The measure, Assembly Bill 620, would require the State Historical Society of Wisconsin, which catalogs and protects all Native American burial mounds, to issue permits to allow landowners to do an archaeological dig or use radar to determine if mounds on their property contain human remains. Landowners would be not be required to preserve the mounds if they contain no remains. And, in the future, the society would only be able to catalog and protect new mounds if it can prove the sites contain human remains, according to the bill, which is sponsored bySen. Chris Kapenga, of Delafield, and Rep. Robert Brooks, of Saukville.

An estimated 80 percent of the mounds, which sometimes span hundreds of feet and are shaped like animals, were destroyed in the past to make way for farms and development.

Native Americans oppose disturbing and destroying the mounds because they consider them sacred sites that were constructed by their ancestors.

One of the mounds located near McFarland is at the center of a legal dispute between Wingra Stone, the state and the Ho-Chunk Nation, which is planning a Jan. 12 rally against the bill. The mound is located on land that the company quarries for sand and gravel. The company won a Dane County Circuit Court case to excavate the mound, but the state and the tribe have appealed the decision.

The company is owned by Bob Shea and his family, who contributed about $16,000 to mostly Republican candidates for legislative and statewide offices between January 2005 and June 2015. Topping the list of current officeholders who received contributions during that period from the Shea family were Republican Gov. Scott Walker, $6,855; GOP Sen.
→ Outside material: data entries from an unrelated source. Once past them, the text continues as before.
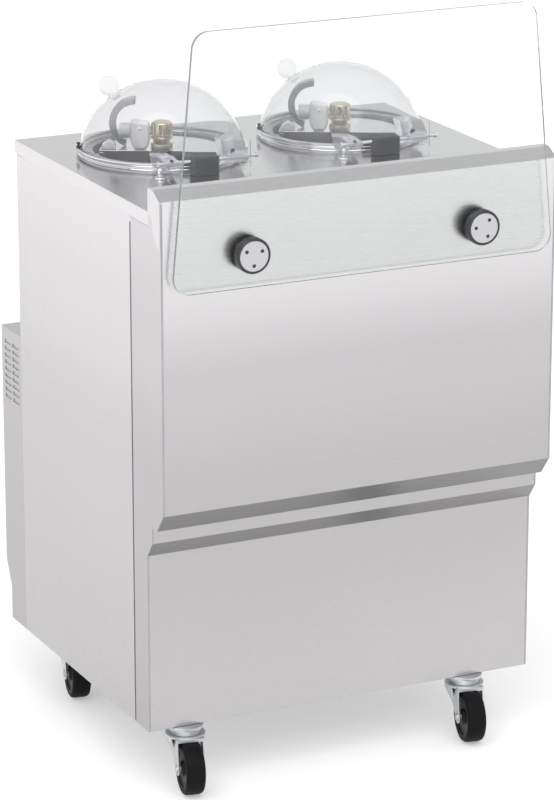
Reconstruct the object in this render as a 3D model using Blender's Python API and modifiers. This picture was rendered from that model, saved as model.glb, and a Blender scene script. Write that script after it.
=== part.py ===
"""Twin-bowl vertical batch freezer with a customer glass, on four swivel casters.

Metres, +Z up. The origin is on the floor under the middle of the machine.
The customer stands at -Y and looks at the glass, the operator stands at +Y.
"""
import math

import bmesh
import bpy
from mathutils import Matrix, Vector

# ---------------------------------------------------------------- driving dimensions
WIDTH = 0.800
BODY_DEPTH = 0.676           # flat front face to rear panel
HOUSING_DEPTH = 0.100        # condenser housing behind the rear panel
CLAMP_REACH = 0.034          # glass clamps ahead of the flat front face
BASE_Z = 0.125               # underside of the cabinet
DECK_Z = 1.122               # top of the deck
FASCIA_RISE = 0.044          # fascia top above the deck
HOUSING_TOP_Z = 0.731
SHEET = 0.002                # sheet metal
GAP = 0.0003                 # clearance between neighbouring pieces
RUNNING = 0.00005            # radial clearance of a shaft that turns in its hole

FRONT_Y = CLAMP_REACH - (CLAMP_REACH + BODY_DEPTH + HOUSING_DEPTH) / 2
REAR_Y = FRONT_Y + BODY_DEPTH
BACK_Y = REAR_Y + HOUSING_DEPTH
HALF = WIDTH / 2
FASCIA_Z = DECK_Z + FASCIA_RISE

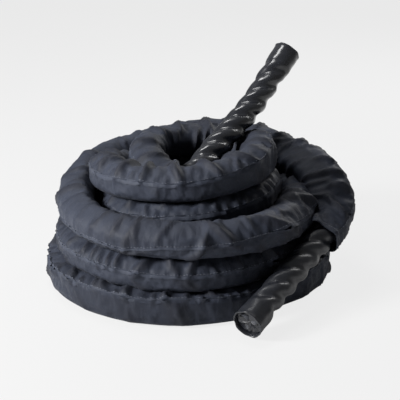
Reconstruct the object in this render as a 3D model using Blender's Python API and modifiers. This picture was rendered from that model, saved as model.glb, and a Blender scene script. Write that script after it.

Howard Marklein, of Spring Green, $600; and Republican Sens. Scott Fitzgerald, of Juneau, Devin LeMahieu, of Oostburg, and Roger Roth, of Appleton, $500 each. Neither Kapenga nor Brooks received contributions from the Shea family.

The bill’s most powerful support comes from the construction industry and Wisconsin Manufacturers & Commerce (WMC), the state’s largest business group, which has spent nearly $26 million since January 2006 on outside electioneering activities to support conservative and Republican candidates for statewide offices and the legislature.

In addition, WMC boasts 3,500 business members representing more than a dozen special interests groups, including construction, business, manufacturing, energy, agriculture, and banking, among others. The special interest groups that WMC represents made $11.2 million in individual and political action committee contributions between January 2011 and June 2015 to current Republican legislators, including about $173,600 to Kapenga and $10,500 to Robert Brooks.